Ce 7 octobre, Gandhi jouera au Botanique. Le concert affiche complet. Certes, Gandhi y investira la plus petite salle (250 places). Mais une deuxième date a été ajoutée. Il viendra notamment présenter son dernier EP, Germinal- le nom du quartier d’Evere dans lequel il a grandi-, sorti il y a un peu moins d’un an. Un deuxième volet devrait suivre prochainement. “Il reste encore le mix à réaliser. Mais le projet est là. Aujourd’hui, je suis en train de tracer le chemin vers l’étape suivante.” À savoir? “Un nouvel album, qui- scoop!- sera intitulé Le Point G, tome 2.” Soit la suite de son premier album, publié en 2010…
Mauvais timing
Sur Cœur froid, sorti l’an dernier, Gandhi rappait: “Fuck le stream, je suis disque d’or de CD gravés.” Une manière cocasse de rappeler d’où vient le rappeur, né Trésor Georges Mundende Mbengani. En l’occurrence, Gandhi a déboulé sur la scène rap au milieu des années 2000. Précisément au moment où l’industrie musicale boit la tasse, minée par le téléchargement illégal. C’est l’époque des “rois sans couronne”: tout le monde écoute du rap, mais peu de monde l’achète. Après le succès de sa première mixtape et du Point G, Gandhi enchaîne avec Univers Sale. Durant ces années-là, le Bruxellois rappe avec Lino, Kery James, Sexion d’Assaut, Youssoupha, etc. En 2012, il devient également le premier rappeur belge à remplir l’Ancienne Belgique en solo. Mais ce succès ne se traduit ni en chiffres, ni vraiment en visibilité médiatique.
En 2016, lassé, il change de nom et devient G.A.N. En avril, il publie l’album Texte symbole. Quelques semaines plus tard, Damso sort Batterie faible et Roméo Elvis poste le clip de Bruxelles arrive. Le train du rap belge est lancé. Il laissera Gandhi à quai… “Est-ce que ça m’a laissé amer? Oui, bien sûr.

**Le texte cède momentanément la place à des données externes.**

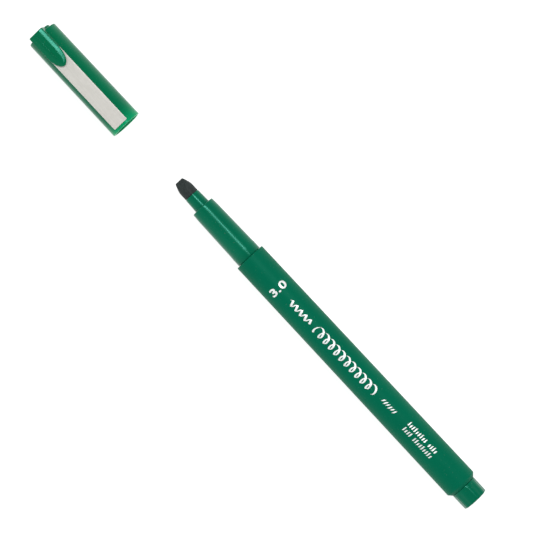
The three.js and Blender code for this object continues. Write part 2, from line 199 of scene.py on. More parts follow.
def carve(piece, tool, operation="DIFFERENCE"):
    """Cut a tool out of the piece, or weld it on, and put the tool away."""
    cut = piece.modifiers.new("carve", "BOOLEAN")
    cut.operation = operation
    cut.solver = "MANIFOLD"
    cut.object = tool
    apply_modifier(piece, cut)
    bpy.data.objects.remove(tool)


def polish(piece, angle=32):
    """Shade the piece smooth, but keep its sharp edges."""
    take(piece)
    bpy.ops.object.shade_smooth_by_angle(angle=math.radians(angle))


def lean(piece):
    """Lean a piece with the cap, about the marker's axis."""
    piece.matrix_world = (
        Matrix.Translation((0, 0, AXIS))
        @ Matrix.Rotation(CAP_LEAN, 4, "X")
        @ Matrix.Translation((0, 0, -AXIS))
    )
    return settle(piece)


def fit_to_model(piece, body, slot, *nodes, lean_with_cap=False):
    """Hand a finished piece over to the model, with its body and what it stands for; the slot is not
    used.
    """
    if lean_with_cap:
        lean(piece)
    polish(piece)
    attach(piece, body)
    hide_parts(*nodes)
    return piece


def turned(name, profile):
    """Draw a ring out along a profile of (place, radius) steps, as on a lathe.

    A profile that ends where it starts closes on itself, and any other has its two ends filled.
    """
    clear_bench()
    place, radius = profile[0]
    bpy.ops.mesh.primitive_circle_add(
        vertices=SIDES, radius=radius, location=(place, 0, AXIS), rotation=(0, math.pi / 2, 0)
    )
    piece = added(name)
    bpy.ops.object.mode_set(mode="EDIT")
    bpy.ops.mesh.select_mode(type="EDGE")
    bpy.ops.mesh.select_all(action="SELECT")
    for (x0, r0), (x1, r1) in zip(profile, profile[1:]):
        bpy.ops.mesh.extrude_edges_move(TRANSFORM_OT_translate={"value": (x1 - x0, 0, 0)})
        bpy.ops.transform.resize(value=(1, r1 / r0, r1 / r0), center_override=(x1, 0, AXIS))
    if math.dist(profile[0], profile[-1]) > 0.001 * MM:
        bpy.ops.mesh.edge_face_add()
        bpy.ops.mesh.select_all(action="DESELECT")
        bpy.ops.mesh.select_non_manifold()
        bpy.ops.mesh.edge_face_add()
    face_outwards()
    bpy.ops.object.mode_set(mode="OBJECT")
    return piece


def quarter(place, radius, size, start, steps=4):
    """Steps of a small quarter round in a profile, from one angle in degrees and back by 90."""
    angles = [math.radians(start - 90 * i / steps) for i in range(steps + 1)]
    return [(place + size * math.cos(a), radius + size * math.sin(a)) for a in angles]


def block(name, low, high):
    """A block between two corners."""
    clear_bench()
    middle = [(a + b) / 2 for a, b in zip(low, high)]
    bpy.ops.mesh.primitive_cube_add(size=1, location=middle)
    bpy.context.object.scale = [b - a for a, b in zip(low, high)]
    return added(name)


# ---- The pen --------------------------------------------------------------------------------


def make_barrel():
    """The long tube, a little wider towards the tail, with a narrow chamfer at the end."""
    bevel, chamfer, ledge = 0.15 * MM, 1.05 * MM, 0.12 * MM
    piece = turned(
        "barrel_tube",
        [
            (BARREL_FRONT, BARREL_BORE),
            (BARREL_FRONT, BARREL_RADIUS_FRONT - bevel),
            (BARREL_FRONT + bevel, BARREL_RADIUS_FRONT),
            (BARREL_END - chamfer, BARREL_RADIUS_REAR),
            (BARREL_END, TAIL_RADIUS + ledge),
            (BARREL_END, BARREL_BORE),
            (BARREL_FRONT, BARREL_BORE),
        ],
    )
    ease_edges(piece, 0.08 * MM)
    return piece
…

J’estimais que ma musique était trop bien pour sortir dans les conditions dans lesquelles elle sortait, et pour les retours que je pouvais en avoir. C’est l’ego qui parle évidemment. Mais à un moment, ça a fait que je ne trouvais plus ma place dans le paysage musical. J’ai fini par me demander si les gens avaient vraiment encore envie de m’écouter. Après Texte symbole, j’ai continué. Mais je n’avais plus la niaque. Je sortais les choses presque sous le manteau, sans tout à fait assumer.”
Racines
À un moment, il pense même raccrocher. “Mais je me suis vite rendu compte que c’était impossible. L’art est comme une drogue. C’est une manière de vivre, d’exister, de respirer. Me priver de ça, c’est comme si je m’étais dit que je n’allais plus utiliser mon bras gauche.” Il commence alors à écrire pour d’autres, y compris pour des projets plus pop ou chanson. Les marques de reconnaissance de la nouvelle génération finiront de le convaincre qu’il a peut-être encore des choses à raconter. Et que son pseudo originel parle toujours au public. “En changeant de nom, j’avais pensé couper l’arbre. Mais les racines étaient trop profondes.”

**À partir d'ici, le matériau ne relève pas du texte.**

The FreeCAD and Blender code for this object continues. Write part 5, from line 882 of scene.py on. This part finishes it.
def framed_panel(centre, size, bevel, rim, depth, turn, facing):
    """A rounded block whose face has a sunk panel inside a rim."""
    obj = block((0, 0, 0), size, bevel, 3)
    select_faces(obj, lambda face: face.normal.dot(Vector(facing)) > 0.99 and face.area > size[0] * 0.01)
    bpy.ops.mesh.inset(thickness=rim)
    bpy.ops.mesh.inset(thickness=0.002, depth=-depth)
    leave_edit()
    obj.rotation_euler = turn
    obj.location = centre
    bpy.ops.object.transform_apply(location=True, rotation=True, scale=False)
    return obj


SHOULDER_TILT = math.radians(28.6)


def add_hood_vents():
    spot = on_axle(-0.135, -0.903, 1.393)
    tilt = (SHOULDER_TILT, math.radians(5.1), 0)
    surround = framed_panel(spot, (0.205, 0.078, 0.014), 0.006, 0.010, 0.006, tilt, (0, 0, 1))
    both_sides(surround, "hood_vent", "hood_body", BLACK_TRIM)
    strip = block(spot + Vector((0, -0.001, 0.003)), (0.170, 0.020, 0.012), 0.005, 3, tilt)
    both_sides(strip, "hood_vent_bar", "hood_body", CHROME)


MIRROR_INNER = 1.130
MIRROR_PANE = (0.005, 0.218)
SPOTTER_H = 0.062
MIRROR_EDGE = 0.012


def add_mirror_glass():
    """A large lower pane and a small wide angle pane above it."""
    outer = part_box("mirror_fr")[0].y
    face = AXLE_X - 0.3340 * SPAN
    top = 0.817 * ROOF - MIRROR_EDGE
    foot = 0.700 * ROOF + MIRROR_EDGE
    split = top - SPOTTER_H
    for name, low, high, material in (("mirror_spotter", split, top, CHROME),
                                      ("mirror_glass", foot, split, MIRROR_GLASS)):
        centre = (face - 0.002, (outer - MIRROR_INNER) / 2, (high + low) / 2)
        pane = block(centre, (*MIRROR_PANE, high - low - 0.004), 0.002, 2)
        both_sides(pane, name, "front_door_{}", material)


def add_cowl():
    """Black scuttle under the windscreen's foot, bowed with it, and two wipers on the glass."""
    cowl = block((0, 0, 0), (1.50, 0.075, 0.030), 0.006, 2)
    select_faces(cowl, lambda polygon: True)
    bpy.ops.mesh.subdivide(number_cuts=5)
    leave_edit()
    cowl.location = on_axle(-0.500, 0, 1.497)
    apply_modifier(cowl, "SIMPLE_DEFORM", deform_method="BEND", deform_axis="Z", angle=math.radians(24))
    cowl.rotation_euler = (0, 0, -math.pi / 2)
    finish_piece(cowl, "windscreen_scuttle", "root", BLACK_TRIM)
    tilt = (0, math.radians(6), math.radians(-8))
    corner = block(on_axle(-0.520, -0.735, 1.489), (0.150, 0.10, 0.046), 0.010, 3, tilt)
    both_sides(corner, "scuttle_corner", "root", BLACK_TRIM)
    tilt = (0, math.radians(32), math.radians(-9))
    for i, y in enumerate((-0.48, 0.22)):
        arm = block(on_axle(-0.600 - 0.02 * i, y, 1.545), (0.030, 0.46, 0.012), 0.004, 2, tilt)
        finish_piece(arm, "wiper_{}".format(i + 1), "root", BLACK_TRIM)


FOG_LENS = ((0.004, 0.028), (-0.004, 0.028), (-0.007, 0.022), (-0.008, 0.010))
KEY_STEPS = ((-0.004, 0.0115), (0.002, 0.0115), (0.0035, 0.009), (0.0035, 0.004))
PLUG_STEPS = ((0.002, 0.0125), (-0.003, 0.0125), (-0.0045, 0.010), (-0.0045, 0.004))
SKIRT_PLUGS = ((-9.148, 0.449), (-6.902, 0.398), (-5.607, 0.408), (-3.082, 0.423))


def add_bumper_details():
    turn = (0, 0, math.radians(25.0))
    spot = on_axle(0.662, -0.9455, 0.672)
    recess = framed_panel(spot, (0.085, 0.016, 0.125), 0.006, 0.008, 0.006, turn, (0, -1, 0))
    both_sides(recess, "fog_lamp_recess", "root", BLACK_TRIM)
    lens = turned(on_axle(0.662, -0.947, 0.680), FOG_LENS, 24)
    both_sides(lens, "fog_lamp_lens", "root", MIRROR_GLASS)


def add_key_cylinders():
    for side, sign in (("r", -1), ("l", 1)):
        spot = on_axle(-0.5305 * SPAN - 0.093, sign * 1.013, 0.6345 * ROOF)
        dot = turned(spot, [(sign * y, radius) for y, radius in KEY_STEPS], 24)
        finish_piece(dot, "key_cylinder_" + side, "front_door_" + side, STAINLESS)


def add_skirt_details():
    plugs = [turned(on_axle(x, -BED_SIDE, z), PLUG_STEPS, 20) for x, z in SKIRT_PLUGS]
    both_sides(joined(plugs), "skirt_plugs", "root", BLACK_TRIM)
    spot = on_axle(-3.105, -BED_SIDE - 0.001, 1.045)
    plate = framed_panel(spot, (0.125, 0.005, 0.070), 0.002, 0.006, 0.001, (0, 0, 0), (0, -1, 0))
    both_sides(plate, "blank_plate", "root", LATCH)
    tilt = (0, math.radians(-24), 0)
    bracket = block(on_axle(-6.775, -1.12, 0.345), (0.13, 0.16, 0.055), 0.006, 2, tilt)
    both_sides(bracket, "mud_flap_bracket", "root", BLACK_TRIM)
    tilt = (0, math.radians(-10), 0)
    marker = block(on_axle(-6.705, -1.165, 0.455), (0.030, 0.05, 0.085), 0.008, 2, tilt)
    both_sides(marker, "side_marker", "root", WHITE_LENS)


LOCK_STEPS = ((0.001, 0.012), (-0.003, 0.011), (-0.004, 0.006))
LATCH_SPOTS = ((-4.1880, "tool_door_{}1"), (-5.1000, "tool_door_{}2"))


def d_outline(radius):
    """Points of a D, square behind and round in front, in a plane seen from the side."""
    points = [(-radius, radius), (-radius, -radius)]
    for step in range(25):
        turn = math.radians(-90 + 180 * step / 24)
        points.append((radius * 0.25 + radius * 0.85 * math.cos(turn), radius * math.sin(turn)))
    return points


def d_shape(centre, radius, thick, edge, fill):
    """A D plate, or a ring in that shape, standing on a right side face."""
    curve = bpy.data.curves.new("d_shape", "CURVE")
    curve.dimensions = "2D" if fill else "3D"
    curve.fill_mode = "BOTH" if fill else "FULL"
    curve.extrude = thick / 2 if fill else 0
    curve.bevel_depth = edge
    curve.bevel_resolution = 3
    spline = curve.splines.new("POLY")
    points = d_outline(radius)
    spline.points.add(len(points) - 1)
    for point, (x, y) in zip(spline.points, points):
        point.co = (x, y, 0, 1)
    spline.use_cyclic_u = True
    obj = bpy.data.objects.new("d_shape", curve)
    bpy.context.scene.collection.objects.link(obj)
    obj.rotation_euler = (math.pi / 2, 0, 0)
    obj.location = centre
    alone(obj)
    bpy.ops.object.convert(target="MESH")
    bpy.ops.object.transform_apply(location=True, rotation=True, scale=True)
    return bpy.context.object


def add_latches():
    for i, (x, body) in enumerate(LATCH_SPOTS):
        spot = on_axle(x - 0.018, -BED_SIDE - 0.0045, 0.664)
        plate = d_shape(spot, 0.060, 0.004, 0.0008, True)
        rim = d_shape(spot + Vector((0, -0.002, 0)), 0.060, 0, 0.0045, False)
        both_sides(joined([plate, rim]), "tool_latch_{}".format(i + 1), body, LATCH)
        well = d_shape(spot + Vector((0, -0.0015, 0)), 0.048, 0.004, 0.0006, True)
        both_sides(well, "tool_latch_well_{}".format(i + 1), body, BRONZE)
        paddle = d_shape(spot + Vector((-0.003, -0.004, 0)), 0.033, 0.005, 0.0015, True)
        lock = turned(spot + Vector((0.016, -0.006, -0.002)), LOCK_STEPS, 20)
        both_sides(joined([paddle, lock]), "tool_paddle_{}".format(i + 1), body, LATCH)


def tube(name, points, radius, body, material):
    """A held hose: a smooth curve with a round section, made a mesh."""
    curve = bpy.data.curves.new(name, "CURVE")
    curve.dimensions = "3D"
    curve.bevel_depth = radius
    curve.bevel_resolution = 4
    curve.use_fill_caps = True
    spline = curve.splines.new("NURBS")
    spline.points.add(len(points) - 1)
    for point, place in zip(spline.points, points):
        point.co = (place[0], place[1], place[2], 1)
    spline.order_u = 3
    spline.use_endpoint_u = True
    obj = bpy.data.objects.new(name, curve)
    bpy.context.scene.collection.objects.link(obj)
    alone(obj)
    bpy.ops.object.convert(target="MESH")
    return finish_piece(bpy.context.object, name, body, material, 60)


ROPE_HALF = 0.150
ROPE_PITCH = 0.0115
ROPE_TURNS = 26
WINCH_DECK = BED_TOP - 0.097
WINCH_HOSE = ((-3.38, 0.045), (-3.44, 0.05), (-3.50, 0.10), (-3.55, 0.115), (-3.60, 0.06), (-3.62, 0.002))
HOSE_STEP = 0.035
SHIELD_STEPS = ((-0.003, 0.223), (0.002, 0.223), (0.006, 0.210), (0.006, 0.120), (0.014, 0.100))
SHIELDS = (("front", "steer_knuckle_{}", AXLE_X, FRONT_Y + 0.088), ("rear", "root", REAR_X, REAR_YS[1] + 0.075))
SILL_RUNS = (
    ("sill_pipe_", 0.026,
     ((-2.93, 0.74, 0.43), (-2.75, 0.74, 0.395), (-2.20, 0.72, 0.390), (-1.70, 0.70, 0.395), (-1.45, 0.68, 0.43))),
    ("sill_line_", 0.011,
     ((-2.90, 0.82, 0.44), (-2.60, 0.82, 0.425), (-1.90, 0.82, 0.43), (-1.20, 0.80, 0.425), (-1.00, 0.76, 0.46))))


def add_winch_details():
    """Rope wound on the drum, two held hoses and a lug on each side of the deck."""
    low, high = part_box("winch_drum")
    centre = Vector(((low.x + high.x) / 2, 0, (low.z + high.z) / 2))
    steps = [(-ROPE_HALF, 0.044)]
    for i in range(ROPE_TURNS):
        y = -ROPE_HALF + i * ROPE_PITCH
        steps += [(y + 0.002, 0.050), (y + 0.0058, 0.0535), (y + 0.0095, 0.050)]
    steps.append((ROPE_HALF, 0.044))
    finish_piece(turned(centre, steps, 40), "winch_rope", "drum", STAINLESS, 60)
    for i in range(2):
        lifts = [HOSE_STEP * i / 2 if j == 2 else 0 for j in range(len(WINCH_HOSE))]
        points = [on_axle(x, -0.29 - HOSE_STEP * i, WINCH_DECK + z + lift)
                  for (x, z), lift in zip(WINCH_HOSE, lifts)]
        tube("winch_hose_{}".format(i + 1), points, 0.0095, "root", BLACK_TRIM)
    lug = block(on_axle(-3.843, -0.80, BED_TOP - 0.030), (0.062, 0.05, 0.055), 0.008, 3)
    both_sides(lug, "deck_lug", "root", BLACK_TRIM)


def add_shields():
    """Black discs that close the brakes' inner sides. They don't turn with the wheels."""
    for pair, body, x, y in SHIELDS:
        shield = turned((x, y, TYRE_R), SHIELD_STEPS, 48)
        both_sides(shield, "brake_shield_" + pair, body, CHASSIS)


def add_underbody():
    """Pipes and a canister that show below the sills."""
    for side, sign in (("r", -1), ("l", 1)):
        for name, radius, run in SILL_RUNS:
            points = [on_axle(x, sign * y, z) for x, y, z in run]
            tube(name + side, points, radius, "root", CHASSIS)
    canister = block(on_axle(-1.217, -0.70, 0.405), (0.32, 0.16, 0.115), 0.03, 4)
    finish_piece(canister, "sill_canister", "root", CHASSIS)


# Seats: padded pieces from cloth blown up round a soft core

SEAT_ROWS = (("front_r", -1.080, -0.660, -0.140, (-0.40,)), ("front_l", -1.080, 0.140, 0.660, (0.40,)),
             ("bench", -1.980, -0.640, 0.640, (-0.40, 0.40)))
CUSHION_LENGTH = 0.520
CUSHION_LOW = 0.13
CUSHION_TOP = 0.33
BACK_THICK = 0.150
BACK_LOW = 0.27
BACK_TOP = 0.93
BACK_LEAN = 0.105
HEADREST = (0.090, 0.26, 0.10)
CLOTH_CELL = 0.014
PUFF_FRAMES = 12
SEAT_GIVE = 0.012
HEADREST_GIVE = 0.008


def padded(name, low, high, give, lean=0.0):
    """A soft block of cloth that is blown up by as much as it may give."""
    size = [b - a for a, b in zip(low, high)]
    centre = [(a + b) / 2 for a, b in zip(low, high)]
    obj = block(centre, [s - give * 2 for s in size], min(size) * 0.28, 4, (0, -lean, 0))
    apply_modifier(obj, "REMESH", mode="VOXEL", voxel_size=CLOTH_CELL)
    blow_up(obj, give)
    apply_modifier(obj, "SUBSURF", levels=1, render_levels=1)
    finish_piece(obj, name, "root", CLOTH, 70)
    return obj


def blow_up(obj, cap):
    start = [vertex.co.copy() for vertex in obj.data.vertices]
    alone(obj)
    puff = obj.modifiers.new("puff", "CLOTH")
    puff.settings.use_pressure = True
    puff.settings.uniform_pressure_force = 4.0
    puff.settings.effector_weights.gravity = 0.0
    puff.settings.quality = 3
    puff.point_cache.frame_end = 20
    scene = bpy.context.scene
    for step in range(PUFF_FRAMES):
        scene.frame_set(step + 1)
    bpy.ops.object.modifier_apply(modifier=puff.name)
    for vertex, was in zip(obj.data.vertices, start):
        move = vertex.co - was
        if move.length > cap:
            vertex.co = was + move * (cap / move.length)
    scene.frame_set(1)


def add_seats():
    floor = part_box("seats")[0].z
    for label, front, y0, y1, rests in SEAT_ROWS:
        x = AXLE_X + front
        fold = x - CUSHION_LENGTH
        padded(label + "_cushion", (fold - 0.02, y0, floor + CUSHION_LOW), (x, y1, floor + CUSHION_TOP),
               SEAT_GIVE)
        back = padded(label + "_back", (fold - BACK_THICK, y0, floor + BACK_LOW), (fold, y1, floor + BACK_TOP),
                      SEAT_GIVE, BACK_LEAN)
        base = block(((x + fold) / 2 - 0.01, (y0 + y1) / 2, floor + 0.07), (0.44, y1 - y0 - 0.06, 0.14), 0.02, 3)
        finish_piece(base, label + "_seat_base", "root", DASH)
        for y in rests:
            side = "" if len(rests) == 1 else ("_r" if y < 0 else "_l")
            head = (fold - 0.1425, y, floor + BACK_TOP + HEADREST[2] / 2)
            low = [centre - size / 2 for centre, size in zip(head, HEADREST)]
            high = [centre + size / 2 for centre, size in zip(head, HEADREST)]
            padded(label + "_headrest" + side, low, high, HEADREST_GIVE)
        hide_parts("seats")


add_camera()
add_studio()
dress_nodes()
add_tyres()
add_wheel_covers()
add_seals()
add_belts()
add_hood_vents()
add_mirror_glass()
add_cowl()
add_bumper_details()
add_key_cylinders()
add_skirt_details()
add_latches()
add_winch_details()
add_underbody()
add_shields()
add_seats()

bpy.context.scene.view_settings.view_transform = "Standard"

Il en aura la preuve sur scène. Quelques mois après la sortie de l’EP Germinal, il a donné un mini-concert au Café Central, dans le centre de Bruxelles. “C’était gratuit. Donc tout le monde pouvait venir. Mais aussi personne…” Ce soir-là, pourtant, le public répond présent, débordant jusqu’au trottoir. “Ça a été un moment magique. J’ai réalisé l’importance qu’avait pour moi la musique, et la scène en particulier. Devant moi, je voyais des gamins qui reprenaient les paroles d’Affolant. Ce morceau est sorti il y a quinze ans. Ils étaient à peine nés!”
Retour aux affaires
Aujourd’hui, Gandhi confirme son retour. “J’estime que l’histoire n’est pas terminée.” Mais avec de nouvelles manières de faire et d’autres objectifs. “Je suis en discussion avec trois, quatre labels, français. On verra…” Au moment où le rap retrouve un certain goût pour le texte, le terrain est sans doute plus ouvert pour un artiste dont la plume mélancolique a toujours aimé voltiger. De là à se remettre la pression… “C’est peut-être l’âge… Mais je n’ai plus l’impression d’être en compétition. Quand j’ai démarré, c’était vraiment cette ambiance-là: compète, guerre, etc. Aujourd’hui, je veux juste faire la musique qui me plaît et y mettre toutes mes tripes. Parce que j’ai constaté que ce sont surtout ces morceaux-là qui restent.”
Canal historique
Un effet des célébrations autour des 50 ans de la culture hip-hop, qui poussent le public à fouiller dans son histoire? Cet automne, Gandhi n’est en tout cas pas le seul “ancien” à revenir dans l’actualité. Le mois dernier, c’est par exemple CNN199 qui a sorti un nouvel album, Indélébile. Dans la foulée, le crew qui a fait les belles heures de la scène bruxelloise des années 90-2000, n’a eu aucun mal à remplir l’Orangerie du Bota, comme à la “grande époque” -figures de break dans le public et message vidéo de soutien d’IAM compris. Quelques jours plus tard, ce sont les pionniers belges de Namur Break Sensation qui venaient parler de leur livre paru l’an dernier, dans le cadre du Rap Book Club. En décembre (le 16), quelques jours à peine après Scylla, Pitcho passera lui par l’Ancienne Belgique. Il viendra rejouer Regarde comment!, son premier album sorti il y a exactement 20 ans. Pour l’occasion, il ressortira même une version vinyle en édition limitée.